WHAT THE TASK ASKS – Every line in the listing below from the one with "shell = head_shell()" through the one with "obj.matrix_world = Matrix.Identity(4)" is to be reproduced exactly, both ends included; leave out the rest.

RECORDS FOR THIS TASK –
--------------------------------------------------

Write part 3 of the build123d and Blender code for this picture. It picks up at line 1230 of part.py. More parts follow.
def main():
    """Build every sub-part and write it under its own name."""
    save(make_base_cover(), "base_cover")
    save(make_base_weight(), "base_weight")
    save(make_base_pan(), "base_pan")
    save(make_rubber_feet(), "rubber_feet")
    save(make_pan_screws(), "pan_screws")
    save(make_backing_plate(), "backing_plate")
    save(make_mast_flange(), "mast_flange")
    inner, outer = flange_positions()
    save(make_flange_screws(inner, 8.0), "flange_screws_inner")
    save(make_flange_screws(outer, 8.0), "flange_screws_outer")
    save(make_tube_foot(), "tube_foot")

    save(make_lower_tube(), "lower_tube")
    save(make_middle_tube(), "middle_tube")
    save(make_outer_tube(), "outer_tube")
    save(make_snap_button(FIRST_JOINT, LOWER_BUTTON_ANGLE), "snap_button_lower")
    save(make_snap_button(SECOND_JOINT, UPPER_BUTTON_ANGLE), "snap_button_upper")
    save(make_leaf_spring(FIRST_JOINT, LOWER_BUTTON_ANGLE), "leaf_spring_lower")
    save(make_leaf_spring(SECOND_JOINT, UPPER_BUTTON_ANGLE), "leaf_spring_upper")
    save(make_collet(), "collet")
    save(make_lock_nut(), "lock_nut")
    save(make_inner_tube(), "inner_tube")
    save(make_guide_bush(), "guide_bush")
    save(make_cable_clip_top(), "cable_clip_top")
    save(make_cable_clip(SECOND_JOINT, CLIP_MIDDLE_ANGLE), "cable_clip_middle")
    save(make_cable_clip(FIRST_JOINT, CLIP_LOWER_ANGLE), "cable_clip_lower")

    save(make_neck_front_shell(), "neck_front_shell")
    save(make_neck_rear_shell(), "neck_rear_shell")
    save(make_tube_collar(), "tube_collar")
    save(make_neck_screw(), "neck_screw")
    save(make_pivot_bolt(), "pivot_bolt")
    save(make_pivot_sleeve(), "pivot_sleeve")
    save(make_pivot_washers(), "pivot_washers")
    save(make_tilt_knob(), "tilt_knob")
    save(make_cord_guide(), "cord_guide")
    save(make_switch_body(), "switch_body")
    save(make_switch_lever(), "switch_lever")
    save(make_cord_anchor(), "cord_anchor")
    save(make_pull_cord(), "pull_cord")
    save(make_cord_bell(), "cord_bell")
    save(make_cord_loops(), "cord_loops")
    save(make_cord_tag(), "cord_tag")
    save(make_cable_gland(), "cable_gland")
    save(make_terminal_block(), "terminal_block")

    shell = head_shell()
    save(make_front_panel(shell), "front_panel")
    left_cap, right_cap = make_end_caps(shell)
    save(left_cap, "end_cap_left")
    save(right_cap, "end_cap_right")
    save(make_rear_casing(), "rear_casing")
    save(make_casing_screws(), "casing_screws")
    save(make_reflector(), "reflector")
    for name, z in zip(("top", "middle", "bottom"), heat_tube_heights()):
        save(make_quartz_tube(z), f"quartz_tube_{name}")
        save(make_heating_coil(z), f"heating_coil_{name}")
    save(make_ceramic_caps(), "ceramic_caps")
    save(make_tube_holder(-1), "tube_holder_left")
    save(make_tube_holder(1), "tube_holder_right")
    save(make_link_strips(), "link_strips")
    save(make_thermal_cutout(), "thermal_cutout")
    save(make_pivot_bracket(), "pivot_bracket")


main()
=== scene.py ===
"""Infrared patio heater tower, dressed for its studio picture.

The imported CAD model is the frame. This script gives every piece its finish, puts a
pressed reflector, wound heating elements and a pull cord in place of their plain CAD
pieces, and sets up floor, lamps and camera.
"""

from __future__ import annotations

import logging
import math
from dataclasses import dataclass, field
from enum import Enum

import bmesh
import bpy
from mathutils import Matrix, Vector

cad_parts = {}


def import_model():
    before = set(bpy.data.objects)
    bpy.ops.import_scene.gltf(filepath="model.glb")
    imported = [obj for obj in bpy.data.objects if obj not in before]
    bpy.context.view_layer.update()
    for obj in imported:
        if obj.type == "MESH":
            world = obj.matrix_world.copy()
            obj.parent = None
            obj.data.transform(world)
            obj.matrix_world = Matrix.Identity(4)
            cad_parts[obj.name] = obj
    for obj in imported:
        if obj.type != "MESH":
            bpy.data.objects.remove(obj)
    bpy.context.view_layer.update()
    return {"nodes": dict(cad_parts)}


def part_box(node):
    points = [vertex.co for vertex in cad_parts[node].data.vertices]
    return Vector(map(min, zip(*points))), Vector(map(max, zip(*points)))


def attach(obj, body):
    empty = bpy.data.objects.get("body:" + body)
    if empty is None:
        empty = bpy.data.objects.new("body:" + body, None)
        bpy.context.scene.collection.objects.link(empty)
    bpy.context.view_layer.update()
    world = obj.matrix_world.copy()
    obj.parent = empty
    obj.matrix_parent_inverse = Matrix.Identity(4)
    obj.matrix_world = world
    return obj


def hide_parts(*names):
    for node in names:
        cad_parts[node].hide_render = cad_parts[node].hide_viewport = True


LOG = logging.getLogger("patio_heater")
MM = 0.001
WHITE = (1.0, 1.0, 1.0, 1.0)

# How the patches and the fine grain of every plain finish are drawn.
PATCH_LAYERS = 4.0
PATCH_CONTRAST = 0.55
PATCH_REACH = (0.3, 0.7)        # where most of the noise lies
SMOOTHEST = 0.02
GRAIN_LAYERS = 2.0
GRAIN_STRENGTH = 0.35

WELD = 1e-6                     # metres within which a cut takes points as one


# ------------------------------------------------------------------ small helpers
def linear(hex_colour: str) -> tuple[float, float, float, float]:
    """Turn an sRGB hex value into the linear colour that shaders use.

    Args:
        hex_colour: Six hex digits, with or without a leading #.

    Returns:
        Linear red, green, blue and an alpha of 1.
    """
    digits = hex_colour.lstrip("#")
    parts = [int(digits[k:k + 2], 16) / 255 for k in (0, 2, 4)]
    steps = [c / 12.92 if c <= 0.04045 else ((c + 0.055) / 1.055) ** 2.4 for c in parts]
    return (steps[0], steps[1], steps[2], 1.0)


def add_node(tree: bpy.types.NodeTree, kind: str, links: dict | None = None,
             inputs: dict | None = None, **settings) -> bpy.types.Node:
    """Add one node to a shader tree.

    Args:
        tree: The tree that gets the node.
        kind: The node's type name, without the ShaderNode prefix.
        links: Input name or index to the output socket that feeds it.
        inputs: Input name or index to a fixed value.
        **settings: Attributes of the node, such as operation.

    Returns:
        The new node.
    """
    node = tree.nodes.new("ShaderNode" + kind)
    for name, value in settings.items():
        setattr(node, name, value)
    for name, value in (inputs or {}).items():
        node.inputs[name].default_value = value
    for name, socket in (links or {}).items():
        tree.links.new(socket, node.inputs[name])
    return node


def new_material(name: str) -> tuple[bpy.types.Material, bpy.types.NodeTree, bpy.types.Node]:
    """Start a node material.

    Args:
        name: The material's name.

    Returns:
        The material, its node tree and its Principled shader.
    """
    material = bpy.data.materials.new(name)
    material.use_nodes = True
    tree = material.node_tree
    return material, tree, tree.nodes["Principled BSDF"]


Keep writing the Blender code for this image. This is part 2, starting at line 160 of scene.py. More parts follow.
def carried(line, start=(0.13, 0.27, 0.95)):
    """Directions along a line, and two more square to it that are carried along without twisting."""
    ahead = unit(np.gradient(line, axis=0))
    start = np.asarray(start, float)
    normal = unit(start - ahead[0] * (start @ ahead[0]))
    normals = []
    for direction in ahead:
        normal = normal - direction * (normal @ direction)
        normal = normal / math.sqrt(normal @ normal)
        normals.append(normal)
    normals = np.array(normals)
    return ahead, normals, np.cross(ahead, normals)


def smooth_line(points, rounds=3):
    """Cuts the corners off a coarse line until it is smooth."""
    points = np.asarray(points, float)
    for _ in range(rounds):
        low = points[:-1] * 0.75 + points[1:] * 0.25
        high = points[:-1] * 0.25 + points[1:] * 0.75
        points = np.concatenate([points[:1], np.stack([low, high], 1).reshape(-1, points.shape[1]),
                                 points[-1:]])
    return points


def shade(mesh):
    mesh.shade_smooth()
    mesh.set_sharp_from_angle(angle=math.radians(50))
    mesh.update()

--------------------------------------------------

EXERCISE SOLUTION –
    shell = head_shell()
    save(make_front_panel(shell), "front_panel")
    left_cap, right_cap = make_end_caps(shell)
    save(left_cap, "end_cap_left")
    save(right_cap, "end_cap_right")
    save(make_rear_casing(), "rear_casing")
    save(make_casing_screws(), "casing_screws")
    save(make_reflector(), "reflector")
    for name, z in zip(("top", "middle", "bottom"), heat_tube_heights()):
        save(make_quartz_tube(z), f"quartz_tube_{name}")
        save(make_heating_coil(z), f"heating_coil_{name}")
    save(make_ceramic_caps(), "ceramic_caps")
    save(make_tube_holder(-1), "tube_holder_left")
    save(make_tube_holder(1), "tube_holder_right")
    save(make_link_strips(), "link_strips")
    save(make_thermal_cutout(), "thermal_cutout")
    save(make_pivot_bracket(), "pivot_bracket")


main()
=== scene.py ===
"""Infrared patio heater tower, dressed for its studio picture.

The imported CAD model is the frame. This script gives every piece its finish, puts a
pressed reflector, wound heating elements and a pull cord in place of their plain CAD
pieces, and sets up floor, lamps and camera.
"""

from __future__ import annotations

import logging
import math
from dataclasses import dataclass, field
from enum import Enum

import bmesh
import bpy
from mathutils import Matrix, Vector

cad_parts = {}


def import_model():
    before = set(bpy.data.objects)
    bpy.ops.import_scene.gltf(filepath="model.glb")
    imported = [obj for obj in bpy.data.objects if obj not in before]
    bpy.context.view_layer.update()
    for obj in imported:
        if obj.type == "MESH":
            world = obj.matrix_world.copy()
            obj.parent = None
            obj.data.transform(world)
            obj.matrix_world = Matrix.Identity(4)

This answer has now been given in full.